My tag line says a journey into D/s but more than anything this has been a journey about personal growth. Exploring why I am the way I am and learning to change what I don’t like. Once again I’ve been presented with a means of looking at my own insecurities and a choice in handling it. You know what? It is not fucking easy! Growth better watch it or it will become the new “P word”.
I’ve been dwelling over the likelihood that I have lost a friend. I waited for her to come to me. After weeks I made a general FB post that if she saw she would know was for her. Not even a like, though there is the possibility she didn’t see it. So I sent a little message just a comment on what she was doing. I was testing the waters without addressing the issue. I have had no response.

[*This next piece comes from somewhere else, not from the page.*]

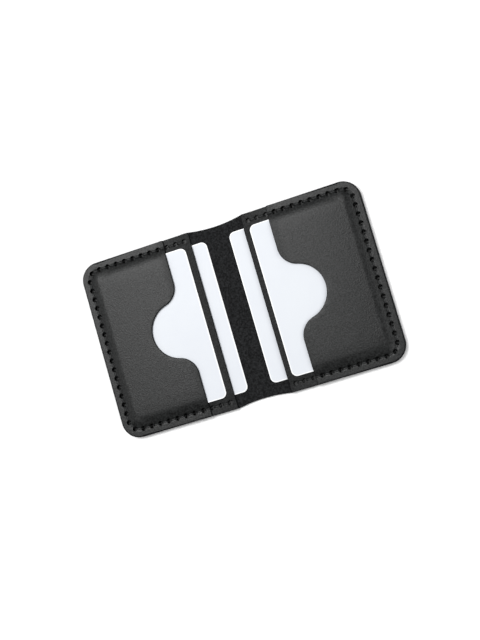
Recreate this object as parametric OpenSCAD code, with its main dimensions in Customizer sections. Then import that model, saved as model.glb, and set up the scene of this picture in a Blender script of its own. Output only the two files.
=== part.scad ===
// A bifold leather card holder, lying open and flat with its pockets up.
// Millimetres. X runs across the two panels, Y along the spine, Z up from the table.
// The origin is on the table, under the middle of the spine. Sub-parts of a panel are
// drawn for the right-hand side, and the left-hand ones are their mirror image.

/* [Cover] */
// Width of the open card holder, across both panels
open_w = 163; // [160:0.5:168]
// Height of the panels, along the spine
panel_h = 101; // [100:0.5:106]
// Radius of the four outer corners
corner_r = 10; // [8:0.5:12]
// Thickness of the cover leather
cover_t = 1.4; // [1.2:0.1:1.8]
// How far the cover's edge curves in at the middle of the spine
waist_dip = 1.5; // [0.5:0.25:2]

/* [Pockets] */
// Thickness of the pocket leather
pocket_t = 1.1; // [0.9:0.1:1.3]
// Thickness of a pocket's wall, where the leather is moulded down beside the cards
wall_t = 0.8; // [0.6:0.1:0.8]
// Distance from the spine's middle to the rear pocket's mouth
rear_mouth_x = 15.3; // [14:0.1:18]
// Distance from the spine's middle to the rear pocket's floor, where its leather meets the cover
rear_floor_x = 62.3; // [62:0.1:64]
// Distance from the spine's middle to the front pocket's mouth
front_mouth_x = 30.3; // [28:0.1:32]
// Distance from the spine's middle to the front pocket's floor
front_floor_x = 74.3; // [74:0.1:74.5]
// Depth that a pocket leaves for its card
card_room = 1.0; // [0.9:0.05:1.1]

/* [Thumb notch] */
// Radius of the round bottom of the notch
notch_r = 15.5; // [14:0.5:17]
// Distance from the spine's middle to the notch's centre
notch_x = 34.5; // [33:0.5:36]
// Radius that eases the mouth into the notch
shoulder_r = 11; // [9:0.5:12]

/* [Cards] */
// Long side of a card
card_l = 85.6; // [85.4:0.1:85.7]
// Short side of a card
card_w = 54; // [53.9:0.02:54.1]
// Thickness of a card
card_t = 0.76; // [0.68:0.04:0.84]
// Radius of a card's corners
card_r = 3.2; // [2.8:0.1:3.5]
// Distance from the spine's middle to the left rear card
rear_card_left_x = 7.2; // [6:0.1:8]
// Distance from the spine's middle to the right rear card
rear_card_right_x = 6.2; // [6:0.1:8]
// Distance from the spine's middle to the left front card
front_card_left_x = 19.1; // [18.5:0.1:20]
// Distance from the spine's middle to the right front card
front_card_right_x = 18.6; // [18.5:0.1:20]

/* [Stitching] */
// Distance from the outer edge to the line of stitches
stitch_inset = 4.4; // [4.3:0.1:4.5]
// Distance from one stitch hole to the next, as near as the line divides evenly
stitch_pitch = 5.08; // [4.5:0.02:6]
// Distance from the spine's middle to the first stitch hole
first_stitch_x = 18.9; // [18.5:0.1:19.2]
// Diameter of a punched stitch hole
hole_d = 2.0; // [1.6:0.1:2.0]
// Width of the waxed thread, which lies flat
thread_w = 0.9; // [0.7:0.1:0.9]
// Height of the flattened thread
thread_t = 0.4; // [0.3:0.05:0.5]

/* [Hidden] */
$fn = 48;

leather_colour = "#3a3d3c";
spine_colour = "#242526";
thread_colour = "#161718";
card_colour = "#eef2f8";

// Levels of the layers, from the table up
rear_card_z = cover_t + 0.1;
rear_flange_z = cover_t;
rear_sheet_z = cover_t + card_room;
front_flange_z = rear_flange_z + pocket_t;
front_card_z = rear_sheet_z + pocket_t + 0.1;
front_sheet_z = rear_sheet_z + pocket_t + card_room;
front_top_z = front_flange_z + pocket_t;
stack_top_z = front_sheet_z + pocket_t;

// The moulded areas over the cards, measured to each side of the panel's middle
card_play = 0.2;
slot_half = card_l / 2 + card_play;
rear_rise_half = slot_half + wall_t;
front_rise_half = rear_rise_half + wall_t;

// The cover folds on two lines in its inner face, a quarter turn at each. The spine between
// them is as wide as the two closed stacks of leather and cards, with a little clearance.
closed_clearance = 0.4;
spine_w = 2 * (stack_top_z - cover_t) + closed_clearance;
fold_gap = 0.06;

// The spine's edge is an arc that runs from one rear pocket to the other
waist_r = (pow(rear_mouth_x, 2) + pow(waist_dip, 2)) / (2 * waist_dip);

// The line of stitches follows the panel's edge, from the spine round both corners
row_y = panel_h / 2 - stitch_inset;
column_x = open_w / 2 - stitch_inset;
turn_r = corner_r - stitch_inset;
row_l = column_x - turn_r - first_stitch_x;
turn_l = turn_r * PI / 2;
column_l = 2 * (row_y - turn_r);
line_l = 2 * (row_l + turn_l) + column_l;
stitches = round(line_l / stitch_pitch);
groove_w = thread_w + 0.2;
groove_t = thread_t + 0.2;
thread_low_z = 0.1;
through = 0.5;

// A point of the line of stitches, s millimetres from its upper end. The lower half mirrors it.
function on_row(s) = [first_stitch_x + s, row_y];
function on_turn(s) =
  let (a = s / turn_r * 180 / PI)
  [column_x - turn_r + turn_r * sin(a), row_y - turn_r + turn_r * cos(a)];
function on_column(s) = [column_x, row_y - turn_r - s];
function stitch_point(s) =
  s > line_l / 2 ? let (p = stitch_point(line_l - s)) [p.x, -p.y]
  : s < row_l ? on_row(s)
  : s < row_l + turn_l ? on_turn(s - row_l)
  : on_column(s - row_l - turn_l);

hole_points = [for (k = [0 : stitches]) stitch_point(k * line_l / stitches)];

function length_of(v) = sqrt(v * v);
function arc(centre, r, from, to, steps) =
  [for (k = [0 : steps]) let (a = from + (to - from) * k / steps) centre + r * [cos(a), sin(a)]];

// A panel's outline from inner_x to the outer edge, with its two outer corners rounded
module panel_outline(inner_x) {
  outer_x = open_w / 2;
  translate([inner_x, -panel_h / 2])
    square([outer_x - corner_r - inner_x, panel_h]);
  translate([inner_x, corner_r - panel_h / 2])
    square([outer_x - inner_x, panel_h - 2 * corner_r]);
  for (side = [-1, 1])
    translate([outer_x - corner_r, side * (panel_h / 2 - corner_r)])
      circle(corner_r);
}

// What the waist takes off the cover at both ends of the spine
module waist_cut() {
  for (side = [-1, 1])
    translate([0, side * (panel_h / 2 - waist_dip + waist_r), -through])
      cylinder(r = waist_r, h = cover_t + 2 * through, $fn = 200);
}

module stitch_holes(from_x) {
  for (p = hole_points)
    if (p.x > from_x)
      translate([p.x, p.y, -through])
        cylinder(d = hole_d, h = stack_top_z + 2 * through, $fn = 32);
}

// A bar from one stitch hole to the next, with its ends past both hole centres
module stitch_bar(k, width, z, height) {
  from = hole_points[k];
  along = hole_points[k + 1] - from;
  translate([from.x, from.y, z])
    rotate([0, 0, atan2(along.y, along.x)])
      translate([-width / 2, -width / 2, 0])
        cube([length_of(along) + width, width, height]);
}

module cover() {
  color(leather_colour)
    difference() {
      linear_extrude(cover_t) panel_outline(spine_w / 2 + fold_gap / 2);
      waist_cut();
      stitch_holes(0);
      for (k = [0 : stitches - 1])
        stitch_bar(k, groove_w, -through, through + groove_t);
    }
}

module cover_spine() {
  color(spine_colour)
    difference() {
      translate([fold_gap / 2 - spine_w / 2, -panel_h / 2, 0])
        cube([spine_w - fold_gap, panel_h, cover_t]);
      waist_cut();
    }
}

// The leather of a pocket: its flange lies flat under the stitches, and its middle is moulded
// up over the card, from the mouth to the pocket's floor
module pocket_leather(mouth_x, floor_x, flange_z, sheet_z, rise_half) {
  difference() {
    union() {
      translate([0, 0, flange_z])
        linear_extrude(pocket_t) panel_outline(mouth_x);
      translate([mouth_x, -rise_half, flange_z])
        cube([floor_x + wall_t - mouth_x, 2 * rise_half, sheet_z + pocket_t - flange_z]);
    }
    translate([mouth_x - 1, wall_t - rise_half, flange_z - 1])
      cube([floor_x - mouth_x + 1, 2 * (rise_half - wall_t), sheet_z - flange_z + 1]);
    stitch_holes(mouth_x);
  }
}

module rear_pocket() {
  color(leather_colour)
    pocket_leather(rear_mouth_x, rear_floor_x, rear_flange_z, rear_sheet_z, rear_rise_half);
}

// The notch's outline: a round bottom that meets the mouth through two shoulders
module thumb_notch() {
  shoulder_x = front_mouth_x + shoulder_r;
  shoulder_y = sqrt(pow(notch_r + shoulder_r, 2) - pow(shoulder_x - notch_x, 2));
  lean = atan2(shoulder_y, shoulder_x - notch_x);
  upper_shoulder = arc([shoulder_x, shoulder_y], shoulder_r, 180, 180 + lean, 12);
  bottom = arc([notch_x, 0], notch_r, lean, -lean, 28);
  lower_shoulder = arc([shoulder_x, -shoulder_y], shoulder_r, 180 - lean, 180, 12);
  clear_x = front_mouth_x - 1;
  polygon(concat([[clear_x, shoulder_y]], upper_shoulder, bottom, lower_shoulder,
                 [[clear_x, -shoulder_y]]));
}

module front_pocket() {
  color(leather_colour)
    difference() {
      pocket_leather(front_mouth_x, front_floor_x, front_flange_z, front_sheet_z,
                     front_rise_half);
      translate([0, 0, front_sheet_z - through])
        linear_extrude(pocket_t + 2 * through) thumb_notch();
    }
}

// A card whose edge towards the spine is at edge_x
module card(edge_x, z) {
  color(card_colour)
    translate([edge_x, -card_l / 2, z])
      linear_extrude(card_t) {
        translate([card_r, 0]) square([card_w - 2 * card_r, card_l]);
        translate([0, card_r]) square([card_w, card_l - 2 * card_r]);
        for (x = [card_r, card_w - card_r], y = [card_r, card_l - card_r])
          translate([x, y]) circle(card_r);
      }
}

function flange_top(p) = p.x > front_mouth_x ? front_top_z : front_flange_z;

// One saddle-stitched thread: a leg down each hole, and a flat stitch between neighbours on
// both faces. The stitch that crosses the front pocket's edge climbs it.
module thread() {
  color(thread_colour)
    union() {
      for (p = hole_points)
        translate([p.x, p.y, thread_low_z])
          cylinder(d = thread_w - 0.1, h = flange_top(p) + thread_t - thread_low_z, $fn = 24);
      for (k = [0 : stitches - 1]) {
        low = min(flange_top(hole_points[k]), flange_top(hole_points[k + 1]));
        high = max(flange_top(hole_points[k]), flange_top(hole_points[k + 1]));
        stitch_bar(k, thread_w, thread_low_z, thread_t);
        stitch_bar(k, thread_w, high, thread_t);
        if (low < high) {
          outer = min(hole_points[k].x, hole_points[k + 1].x);
          translate([outer - thread_w / 2, hole_points[k].y - thread_w / 2, low])
            cube([front_mouth_x - 0.1 - outer + thread_w / 2, thread_w, high - low + thread_t]);
        }
      }
    }
}

module left_hand() {
  mirror([1, 0, 0]) children();
}

left_hand() cover();  // cover_left
cover_spine();
cover();  // cover_right
left_hand() rear_pocket();  // rear_pocket_left
rear_pocket();  // rear_pocket_right
left_hand() front_pocket();  // front_pocket_left
front_pocket();  // front_pocket_right
left_hand() card(rear_card_left_x, rear_card_z);  // rear_card_left
card(rear_card_right_x, rear_card_z);  // rear_card_right
left_hand() card(front_card_left_x, front_card_z);  // front_card_left
card(front_card_right_x, front_card_z);  // front_card_right
left_hand() thread();  // thread_left
thread();  // thread_right
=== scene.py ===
# %% [markdown]
# # A bifold card holder in black leather
# The object is an open card holder: one leather cover that folds along its spine, two stacked
# pockets on each panel, a saddle-stitched edge, and four plain cards. Every size comes from the
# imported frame, which holds the same parts as plain solids. This lesson makes the leather, the
# thread and the cards again with the softness and finish of real ones.

# %% Load the frame
import bpy, bmesh, math, random
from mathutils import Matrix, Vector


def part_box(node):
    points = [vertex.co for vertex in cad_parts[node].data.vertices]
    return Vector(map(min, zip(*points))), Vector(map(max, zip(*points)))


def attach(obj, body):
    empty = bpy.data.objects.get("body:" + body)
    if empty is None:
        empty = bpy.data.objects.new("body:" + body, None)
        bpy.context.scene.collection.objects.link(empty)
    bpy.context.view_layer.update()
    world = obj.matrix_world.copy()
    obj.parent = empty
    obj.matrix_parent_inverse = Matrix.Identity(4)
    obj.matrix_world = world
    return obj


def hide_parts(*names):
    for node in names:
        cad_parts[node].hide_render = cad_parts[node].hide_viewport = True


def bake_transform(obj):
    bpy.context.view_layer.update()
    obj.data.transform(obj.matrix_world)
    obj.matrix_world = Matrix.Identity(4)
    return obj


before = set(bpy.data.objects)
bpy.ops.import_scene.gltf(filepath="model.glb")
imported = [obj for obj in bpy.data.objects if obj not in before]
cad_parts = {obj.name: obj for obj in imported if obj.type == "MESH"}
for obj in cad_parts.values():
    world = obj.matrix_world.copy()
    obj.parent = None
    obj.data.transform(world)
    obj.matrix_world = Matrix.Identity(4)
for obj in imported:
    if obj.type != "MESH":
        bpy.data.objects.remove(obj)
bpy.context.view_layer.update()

# %% [markdown]
# ## Sizes
# The frame gives each part's lowest and highest corner. The thickness of the leather follows
# from where one layer starts and the next one lies on it, so nothing is measured twice. The
# right-hand parts are made first, and the left-hand ones are their mirror image. A face counts
# as flat when the upward part of its normal is over FLAT, and as belonging to the upper or the
# lower side when that part is over FACING. Two places are the same when they are within NEAR.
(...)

Yesterday I realized that I am looking at this from my perspective only. If I push my hurt aside I can see that I have put her in a bad position. I am up against someone that will make her choose. There is no logical reason it should be me. I am one to the many. We have never met in person. They have. More people are involved than just her and I. I can accept it. It stings but I can wish her well and mean it.
I sent her one last message letting her know this. I was going to post it here and hope she read it. A way of avoiding it. No I have to be direct. I sent it via pm.
Now I move on knowing the choices I’ve made are my own just as hers are her own. I am wondering if I should remove her from my FB. For my own sake because it’s just a constant reminder.